Bangladeshi retired army officer and founder of PRAN-RFL Group (1939–2015)

Amjad Khan Chowdhury (10 November 1939 – 8 July 2015) was a Bangladeshi Army officer and founder of Bangladeshi conglomerate PRAN-RFL Group.

==Early life and family==
Chowdhury was born on 10 November 1939 to Ali Qasim Khan Chowdhury and Amatur Rahman. He belongs to the branch of the Chowdhury family of Natore. His father was an inspector general of police and a former general secretary of Ahmadiyya Jamaat Bengal. His grandfather, Khan Bahadur Abul Hashim Khan Chowdhery, was a former Amir of Ahmadiyya Jamaat Bengal who translated several Ahmadiyya texts into the English language and was buried at the Bahishti Maqbara in Qadian.

==Education==
He was educated at the Nabakumar Institution in Dhaka. Chowdhury is a graduate of the Pakistan Military Academy and Australian Staff College.

==Career==
Chowdhury joined the Pakistan Army in 1956 and was commissioned in 1959. He was posted in 29 Cavalry as a major during March 1971 and was sent to West Pakistan after the start of the Bangladesh Liberation War. He joined the Bangladesh Army in 1973 after being repatriated from Pakistan, after the independence of Bangladesh. He served as the GOC of Comilla Cantonment and Bogra Cantonment. He was also the quarter master general of the Bangladesh Army. He retired from the Bangladesh Army in 1981 with the rank of major general.
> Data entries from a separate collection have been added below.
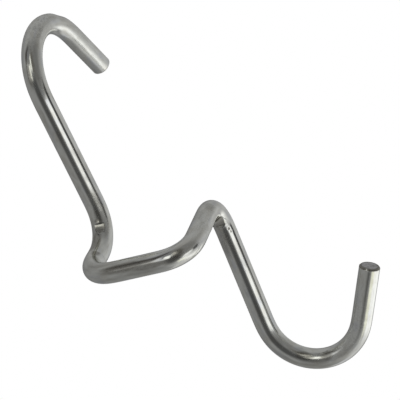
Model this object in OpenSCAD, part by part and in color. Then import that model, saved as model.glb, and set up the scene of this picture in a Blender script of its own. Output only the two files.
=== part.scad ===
// A bucket hook for a ladder: one round steel rod, bent cold.
//
// The top hook goes over a rung. The rod then hangs down in front of the rung, jogs forward,
// across and back to get past the ladder's side rail, and ends in a hook for a bucket's handle
// that opens away from the ladder.
//
// Millimetres. The origin is on the rung's axis, in the plane of the top hook. X runs along the
// rung towards the bucket, Y points through the ladder towards the wall, and Z is up.

/* [Rod] */
// Diameter of the round steel rod
rod_d = 8; // [6:0.5:10]
// Bevel filed round each sawn end
end_bevel = 0.5; // [0.2:0.1:1]

/* [Rung hook] */
// Clear width inside the hook that goes over the rung
rung_gap = 34; // [25:0.5:45]
// Angle that the hook wraps round the rung
rung_wrap_angle = 150.5; // [120:0.5:175]
// Straight free end behind the rung
rung_tip_l = 22.5; // [5:0.5:40]
// Straight shank that hangs down in front of the rung
front_shank_l = 46.5; // [30:0.5:80]

/* [Jog past the side rail] */
// Inside radius of the two bends at the front of the jog
jog_inside_r = 10.5; // [8:0.5:14]
// How far the foot of the front shank turns forward
forward_angle = 89; // [80:0.5:95]
// Straight between the two front bends
jog_straight_l = 3; // [1:0.5:20]
// How far the rod then turns sideways, along the rung
sideways_angle = 87.5; // [80:0.5:95]
// Clear width between the legs of the jog, from corner to corner
rail_gap = 38.5; // [34:0.5:60]
// Inside radius of the two bends at the back of the jog
return_inside_r = 5; // [4:0.5:8]
// How far the rod turns back towards the ladder
backward_angle = 98; // [90:0.5:105]
// Straight leg that runs back past the side rail
return_l = 22; // [15:0.5:40]
// How far the rod turns down, past square so that the bucket hangs forward
downward_angle = 98; // [90:0.5:105]

/* [Bucket hook] */
// Straight shank above the bucket hook
bucket_shank_l = 43.5; // [30:0.5:80]
// Clear width inside the hook that carries the bucket's handle
bucket_gap = 31; // [20:0.5:45]
// Angle that the bucket hook wraps
bucket_wrap_angle = 151.5; // [120:0.5:175]
// Straight free end of the bucket hook
bucket_tip_l = 24; // [5:0.5:40]

/* [Hidden] */
$fn = 72;
steel = [0.68, 0.69, 0.67];

// Bend radii at the middle of the rod
rung_r = (rung_gap + rod_d) / 2;
jog_r = jog_inside_r + rod_d / 2;
return_r = return_inside_r + rod_d / 2;
bucket_r = (bucket_gap + rod_d) / 2;

// The bar's straight is what the bends at its two corners leave of the gap for the side rail
bar_l = rail_gap + rod_d - jog_r * tan(sideways_angle / 2) - return_r * tan(backward_angle / 2);

// The rod is laid down piece by piece. Each module starts at the middle of the rod, heading
// along its own +Z, and places its children where it ends.

// How far a turn's sine and cosine, to a millionth, are from making a true rotation
function rounding(turn) =
    abs(pow(round(1e6 * cos(turn)) / 1e6, 2) + pow(round(1e6 * sin(turn)) / 1e6, 2) - 1);

// A turn moved by no more than 0.005 degrees to where that is least, so that what follows a bend
// keeps the size of what comes before it and their faces meet exactly
function true_turn(turn) =
    let (tries = [for (k = [-50:50]) turn + k / 10000], errors = [for (t = tries) rounding(t)])
    tries[search(min(errors), errors)[0]];

// A straight stretch
module straight(length) {
    cylinder(d = rod_d, h = length);
    translate([0, 0, length]) children();
}

// Moves to where a bend ends
module past_bend(radius, turn) {
    translate([radius, 0, 0]) rotate([0, true_turn(turn), 0]) translate([-radius, 0, 0]) children();
}

// A bend towards +X: half a ring, cut off square where the next piece starts
module bend(radius, turn) {
    difference() {
        translate([radius, 0, 0]) rotate([-90, 0, 0]) rotate([0, 0, 180])
            rotate_extrude(angle = 180) translate([radius, 0]) circle(d = rod_d);
        past_bend(radius, turn) translate([-rod_d, -rod_d, 0])
            cube([2 * (radius + rod_d), 2 * rod_d, radius + rod_d]);
    }
    past_bend(radius, turn) children();
}

// Turns the rod about its own length, so that the next bend leaves the plane of the last
module roll(turn) {
    rotate([0, 0, turn]) children();
}

// A straight stretch to a sawn end with a bevelled rim
module free_end(length) {
    straight(length - end_bevel)
        cylinder(d1 = rod_d, d2 = rod_d - 2 * end_bevel, h = end_bevel);
}

// Over the rung and down behind it
module rung_hook() {
    bend(rung_r, rung_wrap_angle)
    free_end(rung_tip_l);
}

// Forward, across in front of the side rail, and back again
module rail_jog() {
    bend(jog_r, forward_angle)
    straight(jog_straight_l) roll(-90)
    bend(jog_r, sideways_angle)
    straight(bar_l)
    bend(return_r, backward_angle)
    straight(return_l) roll(-90)
    bend(return_r, downward_angle)
    children();
}

// Down, and round into the hook for the bucket's handle
module bucket_hook() {
    straight(bucket_shank_l) roll(-90)
    bend(bucket_r, bucket_wrap_angle)
    free_end(bucket_tip_l);
}

// The whole rod, laid both ways from the top of the front shank
module hook() {
    color(steel) translate([0, -rung_r, 0]) {
        rotate([0, 0, 90]) rung_hook();
        rotate([180, 0, -90]) straight(front_shank_l) rail_jog() bucket_hook();
    }
}

hook();
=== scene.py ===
"""Looks for a ladder bucket hook: one round rod of drawn steel, bent cold and thinly plated.

The rod is swept along its bent middle line by Geometry Nodes and stands for the CAD node.
Every finish reads where its point lay on the rod before it was bent, so that the drawing lines
follow the steel round each bend. Lengths are in metres, apart from the small marks and the
finishes, which are in millimetres. Angles are in degrees.
"""

import logging
import math
from dataclasses import dataclass, field
from enum import Enum
from functools import cache
from typing import Callable

import bpy
from mathutils import Matrix, Vector


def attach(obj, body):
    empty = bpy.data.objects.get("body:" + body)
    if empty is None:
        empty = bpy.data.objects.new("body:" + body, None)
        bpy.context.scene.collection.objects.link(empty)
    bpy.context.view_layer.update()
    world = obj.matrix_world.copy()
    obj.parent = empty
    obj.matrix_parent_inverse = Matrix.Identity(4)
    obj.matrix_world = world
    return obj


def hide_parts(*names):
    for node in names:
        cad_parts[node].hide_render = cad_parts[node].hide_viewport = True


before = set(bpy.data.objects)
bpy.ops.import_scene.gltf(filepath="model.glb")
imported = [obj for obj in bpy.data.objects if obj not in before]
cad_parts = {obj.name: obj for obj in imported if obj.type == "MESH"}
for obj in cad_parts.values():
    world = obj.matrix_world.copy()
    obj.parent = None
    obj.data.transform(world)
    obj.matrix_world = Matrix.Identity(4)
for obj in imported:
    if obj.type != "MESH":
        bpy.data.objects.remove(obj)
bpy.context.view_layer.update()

log = logging.getLogger("bucket_hook")

MM = 0.001
BODY = "root"
NODE = "hook"

Socket = bpy.types.NodeSocket
Sockets = bpy.types.bpy_prop_collection


class RodData(Enum):
    """What each point of the rod carries for the sweep and the finishes: its name and kind."""

    STRAIGHTENED = ("straightened", "FLOAT_VECTOR")
    STRETCH = ("stretch", "FLOAT")
    ALONG = ("along", "FLOAT")
    SCALE = ("ring_scale", "FLOAT")
    RIM = ("rim", "FLOAT_VECTOR")
    INWARD = ("inward", "FLOAT_VECTOR")
    # Painted shade in the marks' hollows and on the sawn ends' bevels
    MARK_SHADE = ("pressed", "FLOAT")
    # Staining and painted shade from the zones
    STAIN_AND_SHADE = ("stain_and_shade", "FLOAT")
    WORN = ("worn", "FLOAT")

    def __init__(self, label: str, kind: str) -> None:
        """Keeps the attribute's name and its data type."""
        self.label = label
        self.kind = kind

    def put_on(self, mesh: bpy.types.Mesh, values: list[float]) -> None:
        """Gives every point of a mesh its value, from one flat list."""
        part = "vector" if self.kind == "FLOAT_VECTOR" else "value"
        mesh.attributes.new(self.label, self.kind, "POINT").data.foreach_set(part, values)


class Sharpness(Enum):
    """How finely the rod is divided: the spacing of its rings and the sides of each."""

    DRAFT = (1.2 * MM, 48)
    FULL = (0.40 * MM, 92)

    def __init__(self, ring_spacing: float, sides: int) -> None:
        """Keeps the distance between two rings and the number of points round each."""
        self.ring_spacing = ring_spacing
        self.sides = sides


@dataclass(frozen=True)
class Colour:
    """A linear colour, and how strongly it covers what it is laid over."""

    red: float
    green: float
    blue: float
    cover: float = 1.0

    def rgba(self) -> tuple[float, float, float, float]:
        """The colour itself, as a socket takes it."""
        return (self.red, self.green, self.blue, 1.0)


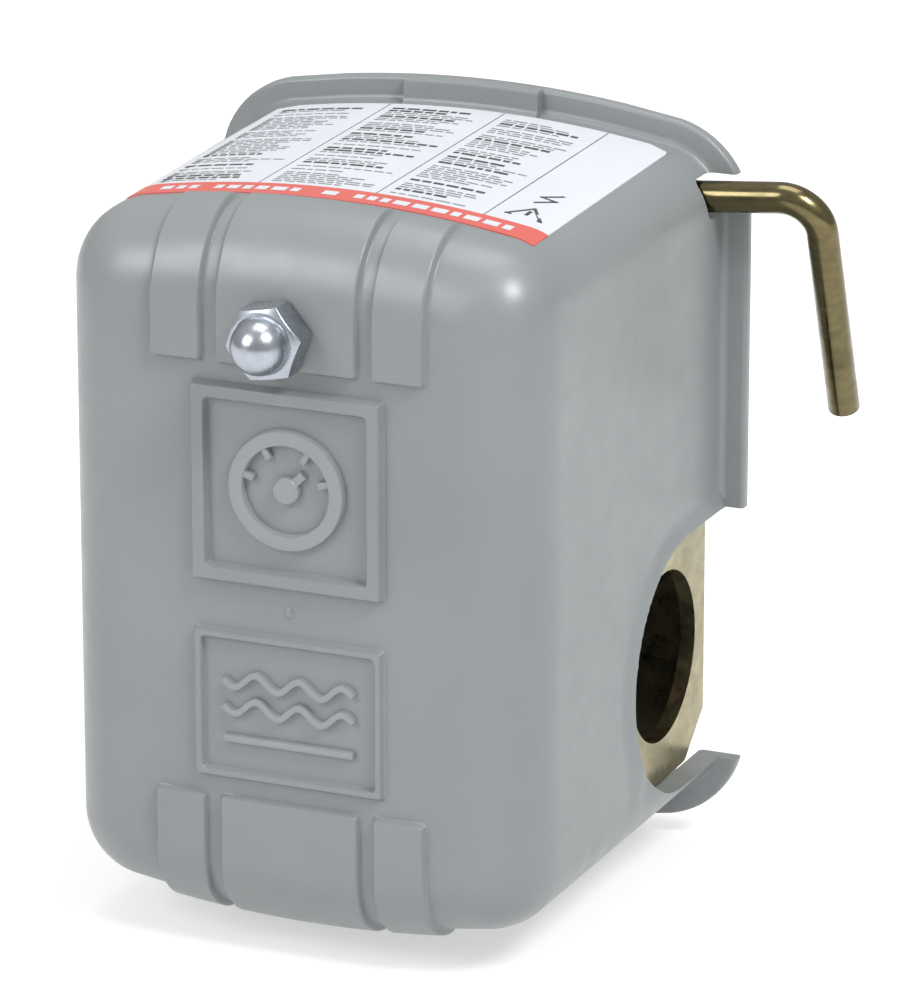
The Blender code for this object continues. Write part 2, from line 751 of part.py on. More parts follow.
def build_plunger():
    stem_y = WEB_BACK_Y + GAP
    profile = [
        (0, PLATE_BACK_Y),
        (PLUNGER_RADIUS, PLATE_BACK_Y),
        (PLUNGER_RADIUS, PLATE_FRONT_Y + GAP),
        (4 * MM, PLATE_FRONT_Y - 0.6 * MM),
        (4 * MM, stem_y + 0.8 * MM),
        (3.2 * MM, stem_y),
        (0, stem_y),
    ]
    add("plunger", turned(profile, sides=28), "bright_zinc")


def screw(name, spot, seat, tip, head_radius, head_height, finish, shank=SCREW_RADIUS, slot=True):
    """A pan-head screw along Y; its head stands on seat, on the side away from tip."""
    away = 1 if seat > tip else -1
    top = seat + away * head_height
    profile = [
        (0, tip),
        (shank, tip),
        (shank, seat),
        (head_radius, seat),
        (head_radius, top - away * 0.8 * MM),
        (head_radius - 0.8 * MM, top),
        (0, top),
    ]
    made = add(name, turned(profile, spot, 20), finish, (spot[0], seat, spot[1]))
    if slot:
        deep = sorted((top - away * 1.1 * MM, top + away * 1 * MM))
        half = 0.5 * MM
        reach = head_radius + 1 * MM
        low = (spot[0] - reach, deep[0], spot[1] - half)
        cut(made, box(low, (spot[0] + reach, deep[1], spot[1] + half)))


def hex_screw(name, spot, seat, tip, finish):
    """A ground screw: hexagon head with a washer face."""
    made = add(name, cylinder(SCREW_RADIUS, seat - 0.5 * MM, tip, spot, sides=16), finish)
    join(made, cylinder(4 * MM, seat - 1 * MM, seat, spot, sides=24))
    join(made, prism(hexagon(6.35 * MM, spot), seat - 3.6 * MM, seat - 0.8 * MM))


def build_screws():
    for i, spot in enumerate(HOUSING_SCREWS, 1):
        name = f"housing_screw_{i}"
        tip = PLATE_FRONT_Y - 1.2 * MM
        screw(name, spot, FLANGE_BACK_Y + GAP, tip, 3.2 * MM, 2.4 * MM, "bright_zinc")
    for i, spot in enumerate(BLOCK_SCREWS, 1):
        screw(f"block_screw_{i}", spot, PLATE_BACK_Y + GAP, -41 * MM, 3.2 * MM, 2.2 * MM, "bright_zinc")
    bracket_seat = PLATE_FRONT_Y - GAP - 1.2 * MM - GAP
    screw("bracket_screw", BRACKET_SCREW, bracket_seat, PLATE_BACK_Y, 3.0 * MM, 2.0 * MM, "bright_zinc")
    hex_screw("ground_screw", GROUND_SCREW, PLATE_FRONT_Y - GAP, PLATE_BACK_Y, "green_steel")


# --- Operating plate, springs and studs ----------------------------------------------------


def build_operating_plate():
    """The steel plate that tips on the pivot pin, with two side flanges round the pin."""
    outline = rounded(
        [
            (-8 * MM, -31 * MM, 1.5 * MM),
            (8 * MM, -31 * MM, 1.5 * MM),
            (8 * MM, -22.5 * MM, 1 * MM),
            (13.6 * MM, -22.5 * MM, 1 * MM),
            (13.6 * MM, -4 * MM, 3 * MM),
            (20.5 * MM, -1 * MM, 2 * MM),
            (20.5 * MM, 11 * MM, 3 * MM),
            (12 * MM, 15 * MM, 3 * MM),
            (12 * MM, 24.5 * MM, 3 * MM),
            (-13.6 * MM, 24.5 * MM, 3 * MM),
            (-13.6 * MM, -22.5 * MM, 1 * MM),
            (-8 * MM, -22.5 * MM, 1 * MM),
        ]
    )
    origin = (0, PIVOT_Y, PIVOT_Z)
    plate = add("operating_plate", prism(outline, WEB_FRONT_Y, WEB_BACK_Y), "yellow_zinc", origin)
    flanges = []
    section = rounded(
        [
            (WEB_FRONT_Y + 1 * MM, PIVOT_Z - 4.5 * MM, 0),
            (WEB_FRONT_Y + 1 * MM, PIVOT_Z + 4.5 * MM, 0),
            (PIVOT_Y - 3 * MM, PIVOT_Z + 3 * MM, 2.5 * MM),
            (PIVOT_Y - 3 * MM, PIVOT_Z - 3 * MM, 2.5 * MM),
        ]
    )
    for low, high in ((12.1 * MM, 13.5 * MM), (-13.5 * MM, -12.1 * MM)):
        flanges.append(prism(section, low, high, "X"))
    join(plate, merged(*flanges))
    low, high = WEB_FRONT_Y - 1 * MM, WEB_BACK_Y + 1 * MM
    cut(
        plate,
        merged(
            cylinder(PIN_RADIUS + GAP, -20 * MM, 20 * MM, (PIVOT_Y, PIVOT_Z), "X", 16),
            cylinder(RANGE_STUD_RADIUS + 1.1 * MM, low, high, (RANGE_X, RANGE_Z), sides=24),
            cylinder(
                DIFFERENTIAL_STUD_RADIUS + 0.9 * MM, low, high, (DIFFERENTIAL_X, DIFFERENTIAL_Z), sides=20
            ),
        ),
    )


def snap_ring(name, centre, low, high, inner, outer, opening):
    """A C-shaped retaining ring on a shaft along X, open towards the given angle."""
    gap = math.radians(35)
    count = 18
    angles = [opening + gap + (2 * math.pi - 2 * gap) * i / count for i in range(count + 1)]
    far = [(centre[0] + outer * math.cos(a), centre[1] + outer * math.sin(a)) for a in angles]
    near = [(centre[0] + inner * math.cos(a), centre[1] + inner * math.sin(a)) for a in angles]
    add(name, prism(far + near[::-1], low, high, "X"), "spring_steel", (low, *centre))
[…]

After retiring from the army, he founded PRAN-RFL Group. In 1981 he founded RFL (Rangpur Foundry Ltd) to make irrigation pumps. In 1985 he founded PRAN to produce agro products. By 2016, PRAN exported to 130 countries and employed 80 thousand people directly. He was the founder president of the Real Estate and Housing Association of Bangladesh (REHAB) and the Bangladesh Agro-Processors' Association. He also served as the former president of the Underprivileged Children's Education Programme.

==Death==
Chowdhury died on 8 July 2015 in Duke University Hospital, North Carolina, United States, from cardiac complications and diabetes. He was buried in Banani Army Graveyard, Dhaka. He was survived by his wife, Sabiha Amjad, and children Azar J. K. Chowdhury, Ahsan Khan Chowdhury, Sheira Haq, and Uzma Chowdhury.